▶ [Information supplied]

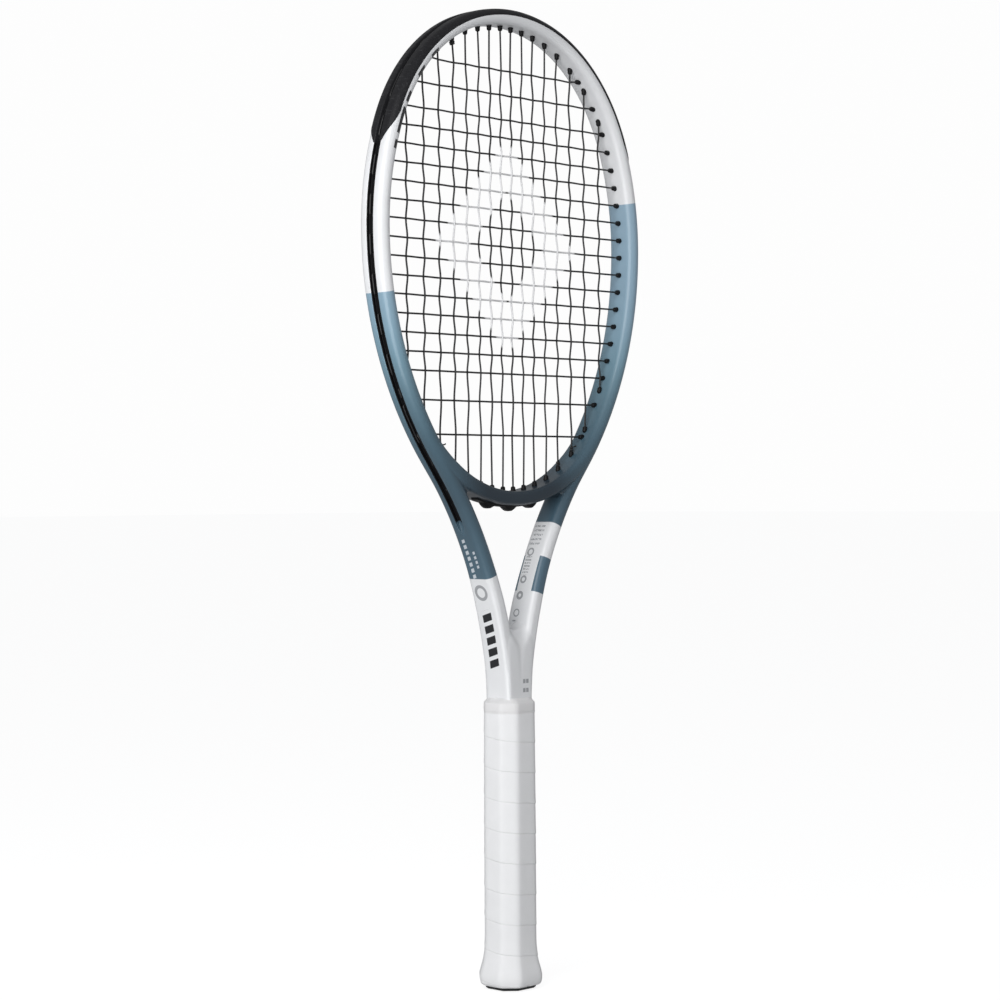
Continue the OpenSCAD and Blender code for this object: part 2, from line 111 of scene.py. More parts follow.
def sweep(rings, closed=True, ends=True):
    """Points and faces of a skin over equal rings of points."""
    rings = np.asarray(rings, float)
    n, m = rings.shape[:2]
    faces = []
    for i in range(n - 1):
        for j in range(m if closed else m - 1):
            k = (j + 1) % m
            faces.append((i * m + j, i * m + k, (i + 1) * m + k, (i + 1) * m + j))
    if ends:
        faces += [tuple(range(m - 1, -1, -1)), tuple(range((n - 1) * m, n * m))]
    return rings.reshape(-1, 3), faces


def piece(name, parts, material, nodes=(), body="racket", sharp=32, values=None):
    """One mesh object of (points, faces) parts. values gives numbers to store on its points."""
    points, faces, base = [], [], 0
    for p, f in parts:
        points.append(p)
        faces += [tuple(i + base for i in face) for face in f]
        base += len(p)
    mesh = bpy.data.meshes.new(name)
    mesh.from_pydata((np.concatenate(points) * MM).tolist(), [], faces)
    for key, numbers in (values or {}).items():
        mesh.attributes.new(key, "FLOAT", "POINT").data.foreach_set("value", np.asarray(numbers, np.float32))
    bm = bmesh.new()
    bm.from_mesh(mesh)
    bmesh.ops.remove_doubles(bm, verts=bm.verts, dist=4e-6)
    bmesh.ops.recalc_face_normals(bm, faces=bm.faces)
    bm.to_mesh(mesh)
    bm.free()
    mesh.shade_smooth()
    mesh.set_sharp_from_angle(angle=math.radians(sharp))
    obj = bpy.data.objects.new(name, mesh)
    bpy.context.scene.collection.objects.link(obj)
    mesh.materials.append(material)
    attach(obj, body)
    if nodes:
        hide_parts(*nodes)
    return obj


def tube(path, radius, sides=8):
    """A round tube along a path of points, with rings square to the path."""
    path = np.asarray(path, float)
    d = np.gradient(path, axis=0)
    d /= np.linalg.norm(d, axis=1)[:, None]
    radius = np.broadcast_to(radius, len(path))
    up = np.array([0.0, 1.0, 0.0]) if abs(d[0][1]) < 0.9 else np.array([1.0, 0.0, 0.0])
    rings = []
    turns = np.linspace(0, 2 * PI, sides, endpoint=False)
    for p, t, r in zip(path, d, radius):
        up = up - (up @ t) * t
        up /= np.linalg.norm(up)
        side = np.cross(t, up)
        rings.append(p + r * (np.cos(turns)[:, None] * up + np.sin(turns)[:, None] * side))
    return sweep(rings)


def rounded(points, cut, steps=4):
    """The path with each corner cut back and turned in a small curve."""
    out = [points[0]]
    for a, b, c in zip(points, points[1:], points[2:]):
        u, v = a - b, c - b
        lu, lv = np.linalg.norm(u), np.linalg.norm(v)
        if (u @ v) / (lu * lv) < -0.995:
            out.append(b)
            continue
        p, q = b + u / lu * min(cut, lu * 0.45), b + v / lv * min(cut, lv * 0.45)
        for t in np.linspace(0, 1, steps + 1):
            out.append((1 - t) ** 2 * p + 2 * t * (1 - t) * b + t * t * q)
    return np.array(out + [points[-1]])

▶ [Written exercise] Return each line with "nodes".

▶ [Expected answer]
def piece(name, parts, material, nodes=(), body="racket", sharp=32, values=None):
    if nodes:
        hide_parts(*nodes)